In the creation of our own nation it’s instructive to remember that the British redcoats won just about every battle before they finally lost the war.

Mr. Blankely needs to consider the true cost of the war regardless of any so called ‘victory’. The costs are actually unimaginable and may never really be fully recognized or finalized but a list worth examination.

The cost in lives: Before it is over, well over 5000 American soldiers will have given the full measure of devotion and 50,000 more will have sacrificed a measure of life few of us can contemplate. This does not include the uncountable Iraqi deaths ranging anywhere between 100,000 and one million, an uncomprehendible loss given the size of Iraq’s population (equivalent of one million to 15 million US deaths over 5 years of war). The cost in quality of life for the 700,000 US troops who have serve and returned from Iraq will be seen in the future domestic abuse of drugs, alcohol, spouses and children, and increases in homelessness, suicides, murders and a variety of mental and physical health problems.

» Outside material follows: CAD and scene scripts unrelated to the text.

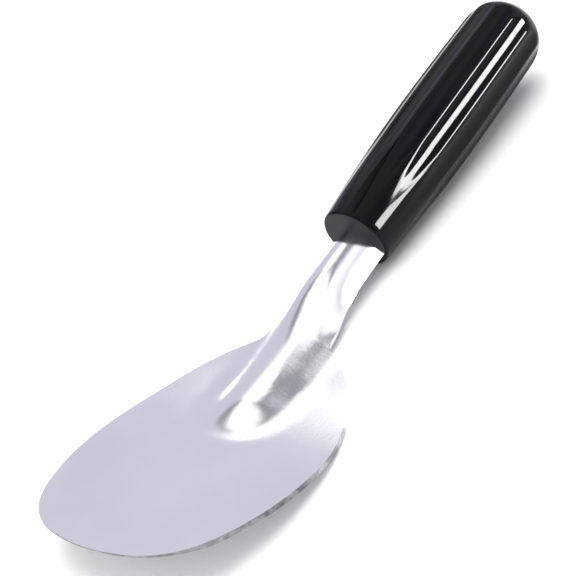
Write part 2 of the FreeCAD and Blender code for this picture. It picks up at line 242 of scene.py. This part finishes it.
def grip_material(surface):
    """Gloss black moulded plastic, left satin on the flat face round the neck."""
    material, nodes = new_material("black_grip")
    place = nodes.add("ShaderNodeTexCoord").outputs
    used = nodes.add(
        "ShaderNodeGroup",
        {"Place": place["Object"], "Grain Scale": 220.0, "Patch Scale": 60.0, "Smooth": 0.05, "Worn": 0.09},
        node_tree=surface,
    ).outputs
    mouth = nodes.fit(nodes.along(place["Normal"], GRIP_WAY), -0.97, -0.85, 1.0, 0.0)
    colour = nodes.ramp(used["Patches"], (0.3, (0.0015, 0.0015, 0.0022)), (0.7, (0.0025, 0.0025, 0.0034)))
    colour = nodes.blend(mouth, colour, (0.016, 0.016, 0.019, 1))
    rough = nodes.maths("ADD", used["Roughness"], nodes.maths("MULTIPLY", mouth, 0.3))
    bump = nodes.add("ShaderNodeBump", {"Strength": 0.12, "Distance": 0.00004, "Height": used["Height"]})
    normal = bump.outputs["Normal"]
    shader = nodes.add(
        "ShaderNodeBsdfPrincipled",
        {"Base Color": colour, "Roughness": rough, "Specular IOR Level": 0.12, "Normal": normal},
    )
    finish_material(nodes, shader)
    return material


def barrel_radius(reach):
    """Radius of the grip, before its flutes, at a distance from its open end."""
    if reach < BELLY_REACH:
        return BELLY_RADIUS - (BELLY_RADIUS - RIM_RADIUS) * (1 - reach / BELLY_REACH) ** 2
    past_belly = (reach - BELLY_REACH) / (GRIP_LENGTH - DOME_HEIGHT - BELLY_REACH)
    return BELLY_RADIUS - (BELLY_RADIUS - BUTT_RADIUS) * past_belly**2


def flute_floor(reach):
    """How far a flute's floor is from the axis: it sinks in from its pointed start, then keeps its depth."""
    sunk = min(max((reach - FLUTE_START) / (FLUTE_FULL - FLUTE_START), 0.0), 1.0)
    barrel = barrel_radius(min(reach, GRIP_LENGTH - DOME_HEIGHT))
    return barrel + FLUTE_SOFTNESS * (1 - sunk) - FLUTE_DEPTH * sunk


def fluted_radius(radius, floor_radius, turn):
    """The radius that a flute leaves at an angle from its middle, softly blended into the barrel."""
    middle = floor_radius + FLUTE_RADIUS
    inside = FLUTE_RADIUS**2 - (middle * math.sin(turn)) ** 2
    if inside <= 0:
        return radius
    floor = middle * math.cos(turn) - math.sqrt(inside)
    overlap = max(FLUTE_SOFTNESS - abs(radius - floor), 0.0)
    return min(radius, floor) - overlap**2 / (4 * FLUTE_SOFTNESS)


def grip_rings():
    """(distance from the open end, radius before the flutes) for each ring of points."""
    rings = []
    for step in range(RIM_STEPS + 1):
        angle = math.pi / 2 * step / RIM_STEPS
        reach = RIM_EDGE * (1 - math.cos(angle))
        rings.append((reach, barrel_radius(reach) - RIM_EDGE * (1 - math.sin(angle))))
    straight = GRIP_LENGTH - DOME_HEIGHT
    for step in range(1, BARREL_STEPS):
        reach = RIM_EDGE + (straight - RIM_EDGE) * step / BARREL_STEPS
        rings.append((reach, barrel_radius(reach)))
    for step in range(DOME_STEPS):
        angle = math.pi / 2 * step / DOME_STEPS
        reach = straight + DOME_HEIGHT * math.sin(angle) ** DOME_POWER
        rings.append((reach, BUTT_RADIUS * math.cos(angle) ** DOME_POWER))
    return rings


def make_grip():
    """The moulded grip over its CAD solid, on a regular mesh so that its gloss runs clean down the flutes."""
    around = FLUTE_COUNT * POINTS_PER_FLUTE
    pitch = 2 * math.pi / FLUTE_COUNT
    way = Vector(GRIP_WAY)
    up = Vector((-way.z, 0.0, way.x))
    side = Vector((0.0, 1.0, 0.0))
    mesh = bmesh.new()
    rows = []
    for reach, radius in grip_rings():
        row = []
        for step in range(around):
            angle = 2 * math.pi * step / around
            turn = (angle + pitch / 2) % pitch - pitch / 2
            out = fluted_radius(radius, flute_floor(reach), turn)
            spot = MOUTH + way * reach + up * (out * math.cos(angle)) + side * (out * math.sin(angle))
            row.append(mesh.verts.new(spot))
        rows.append(row)
    for low, high in zip(rows, rows[1:]):
        for step in range(around):
            mesh.faces.new((low[step - 1], low[step], high[step], high[step - 1]))
    mesh.faces.new(rows[0])
    tip = mesh.verts.new(MOUTH + way * GRIP_LENGTH)
    for step in range(around):
        mesh.faces.new((rows[-1][step - 1], rows[-1][step], tip))
    bmesh.ops.recalc_face_normals(mesh, faces=mesh.faces)
    # every face is smooth but the flat one round the neck
    for face in mesh.faces:
        face.smooth = len(face.verts) < 5
    data = bpy.data.meshes.new("grip")
    mesh.to_mesh(data)
    mesh.free()
    grip = new_object("grip", data)
    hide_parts("handle")
    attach(grip, "root")
    return grip


def make_camera():
    data = bpy.data.cameras.new("camera")
    data.lens = CAMERA_LENS
    data.sensor_width = CAMERA_SENSOR
    camera = new_object("camera", data)
    camera.location = CAMERA_PLACE
    camera.rotation_mode = "QUATERNION"
    level = (CAMERA_AIM - CAMERA_PLACE).to_track_quat("-Z", "Y")
    camera.rotation_quaternion = level @ Quaternion((0, 0, 1), CAMERA_ROLL)
    bpy.context.scene.camera = camera


def softbox(name, azimuth, elevation, distance, width, height, radiance, lights_floor=True, mirrored=True):
    """A flat light that faces the spade."""
    way = direction(azimuth, elevation)
    data = bpy.data.lights.new(name, "AREA")
    data.shape = "RECTANGLE"
    data.size = width
    data.size_y = height
    data.energy = radiance * math.pi * width * height
    lamp = new_object(name, data)
    lamp.location = CAMERA_AIM + way * distance
    lamp.rotation_mode = "QUATERNION"
    lamp.rotation_quaternion = way.to_track_quat("Z", "Y")
    lamp.visible_diffuse = lights_floor
    lamp.visible_glossy = mirrored


def make_floor():
    mesh = bpy.data.meshes.new("floor")
    corners = [(x * FLOOR_REACH, y * FLOOR_REACH, 0) for x, y in ((-1, -1), (1, -1), (1, 1), (-1, 1))]
    mesh.from_pydata(corners, [], [(0, 1, 2, 3)])
    floor = new_object("floor", mesh)
    material, nodes = new_material("floor")
    paper = {"Base Color": (0.9, 0.9, 0.9, 1), "Roughness": 0.8, "Specular IOR Level": 0.0}
    finish_material(nodes, nodes.add("ShaderNodeBsdfPrincipled", paper))
    mesh.materials.append(material)


def make_world():
    """A white studio whose far side is a pale lavender wall under a darker gap and a white ceiling."""
    world = bpy.data.worlds.new("studio")
    bpy.context.scene.world = world
    world.use_nodes = True
    nodes = Nodes(world.node_tree)
    world.node_tree.nodes.clear()
    way = nodes.add("ShaderNodeTexCoord").outputs["Generated"]
    parts = nodes.add("ShaderNodeSeparateXYZ", {"Vector": way}).outputs
    rise = nodes.maths("DEGREES", nodes.maths("ARCSINE", parts["Z"]))
    turn = nodes.maths("DEGREES", nodes.maths("ARCTAN2", parts["X"], parts["Y"]))
    slant = nodes.maths("SUBTRACT", rise, nodes.maths("MULTIPLY", turn, BAND_LEAN))
    bands = {"Value": slant, "From Min": BANDS_LOW, "From Max": BANDS_HIGH}
    climb = nodes.add("ShaderNodeMapRange", bands).outputs["Result"]
    far_side = nodes.ramp(climb, (0.2, WALL), (0.34, GAP), (0.56, GAP), (0.82, WHITE))
    # the side behind greys softly below its ceiling, so that the steel shows against the floor from there too
    height = nodes.fit(rise, 0.0, 90.0, 0.0, 1.0)
    behind = nodes.ramp(height, (0.1, BEHIND_FOOT), (0.42, BEHIND_MIDDLE), (0.8, WHITE))
    level = nodes.vector("NORMALIZE", nodes.vector("MULTIPLY", way, (1, 1, 0))[0])[0]
    faces_far = nodes.along(level, direction(FAR_AZIMUTH, 0))
    near_side = nodes.blend(nodes.fit(faces_far, -0.5, -0.15, 0.0, 1.0), behind, (*WHITE, 1))
    colour = nodes.blend(nodes.fit(faces_far, 0.1, 0.5, 0.0, 1.0), near_side, far_side)
    for azimuth, elevation, reach in LIT_PATCHES:
        rim, core = math.cos(math.radians(reach)), math.cos(math.radians(reach * PATCH_CORE))
        lit = nodes.fit(nodes.along(way, direction(azimuth, elevation)), rim, core, 0.0, 1.0)
        colour = nodes.blend(lit, colour, (*LIT, 1))
    back = nodes.add("ShaderNodeBackground", {"Color": colour, "Strength": 1.0})
    output = nodes.add("ShaderNodeOutputWorld")
    nodes.tree.links.new(back.outputs[0], output.inputs["Surface"])


make_camera()
make_floor()
make_world()
softbox("overhead", 80, 66, 1.8, 2.2, 2.2, 2.8, mirrored=False)
# these two only show mirrored, as the bright lines along the grip
softbox("grip_strip", 155, 9, 1.5, 0.26, 0.5, 65.0, lights_floor=False)
softbox("grip_soft", 142, 19, 1.5, 0.42, 0.4, 80.0, lights_floor=False)
surface = handled_surface()
dress(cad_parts["blade"], steel_material(surface))
make_grip().data.materials.append(grip_material(surface))
bpy.context.scene.view_settings.view_transform = "Standard"
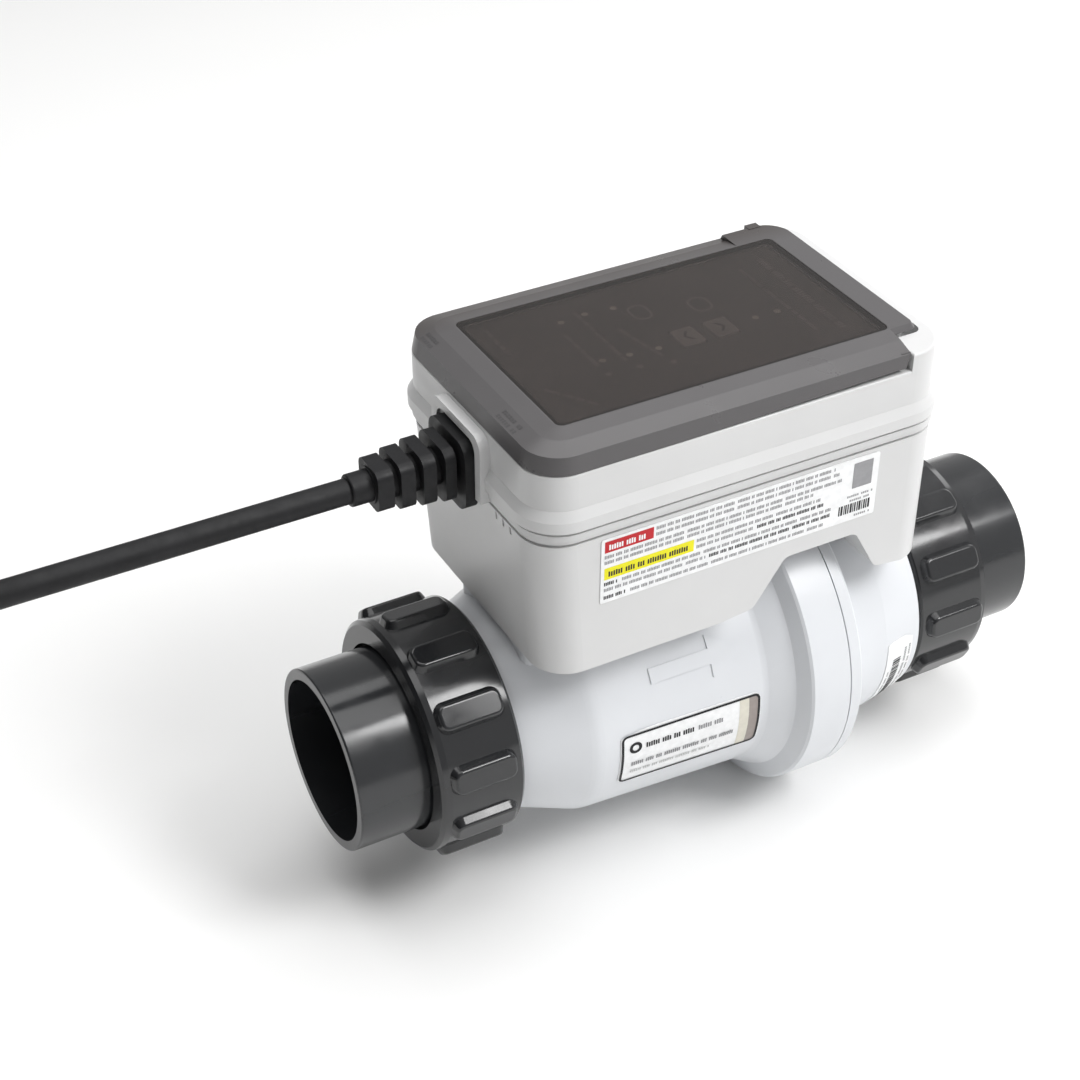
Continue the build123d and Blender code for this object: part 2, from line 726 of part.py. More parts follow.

The economic costs: In advocating for approval to invade Iraq the Bush Administration calculated a total cost of $50-60 billion. When the top White House Economic Advisor, Lawrence B. Lindsey suggested the cost would be as high as $200 billion he was shown the door. The most recent calculations suggest the true economic cost will be at least 10 times what he predicted ($1 to 3 trillion) without counting the economic costs of dealing with future human, environmental, energy, social and political consequences.

Political costs: Bin Ladin’s top two goals in defeating the US was to divide us politically and break us economically. The war in Iraq won’t break us economically but it has weakened our economy and may have split the American people more politically than the Viet Nam war. Accusations of murderous treason are not uncommon. On the global level almost every nation that aligned behind us after 9-11 stands silent or against us in calls for assistance in Iraq or cooperation in dealing with Iran.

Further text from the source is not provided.